*Entries with parts and joints:*

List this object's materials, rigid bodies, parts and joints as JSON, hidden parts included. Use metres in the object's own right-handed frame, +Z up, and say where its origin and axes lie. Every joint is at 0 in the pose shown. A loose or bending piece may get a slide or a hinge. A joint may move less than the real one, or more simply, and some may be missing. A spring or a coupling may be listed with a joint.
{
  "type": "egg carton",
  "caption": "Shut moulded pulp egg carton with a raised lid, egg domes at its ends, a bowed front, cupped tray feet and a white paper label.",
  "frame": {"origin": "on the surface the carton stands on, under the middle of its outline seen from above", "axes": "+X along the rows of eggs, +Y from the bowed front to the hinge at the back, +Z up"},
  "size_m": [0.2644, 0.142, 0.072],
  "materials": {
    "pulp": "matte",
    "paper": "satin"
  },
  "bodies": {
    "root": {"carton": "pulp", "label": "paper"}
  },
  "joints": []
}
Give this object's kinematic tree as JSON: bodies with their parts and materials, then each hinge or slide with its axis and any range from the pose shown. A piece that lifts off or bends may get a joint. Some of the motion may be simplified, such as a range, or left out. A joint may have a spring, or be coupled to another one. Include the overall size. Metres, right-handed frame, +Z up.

*Prompt:*
Every entry must be retyped in full, exactly as given.

*Written solution:*
List this object's materials, rigid bodies, parts and joints as JSON, hidden parts included. Use metres in the object's own right-handed frame, +Z up, and say where its origin and axes lie. Every joint is at 0 in the pose shown. A loose or bending piece may get a slide or a hinge. A joint may move less than the real one, or more simply, and some may be missing. A spring or a coupling may be listed with a joint.
{
  "type": "egg carton",
  "caption": "Shut moulded pulp egg carton with a raised lid, egg domes at its ends, a bowed front, cupped tray feet and a white paper label.",
  "frame": {"origin": "on the surface the carton stands on, under the middle of its outline seen from above", "axes": "+X along the rows of eggs, +Y from the bowed front to the hinge at the back, +Z up"},
  "size_m": [0.2644, 0.142, 0.072],
  "materials": {
    "pulp": "matte",
    "paper": "satin"
  },
  "bodies": {
    "root": {"carton": "pulp", "label": "paper"}
  },
  "joints": []
}
Give this object's kinematic tree as JSON: bodies with their parts and materials, then each hinge or slide with its axis and any range from the pose shown. A piece that lifts off or bends may get a joint. Some of the motion may be simplified, such as a range, or left out. A joint may have a spring, or be coupled to another one. Include the overall size. Metres, right-handed frame, +Z up.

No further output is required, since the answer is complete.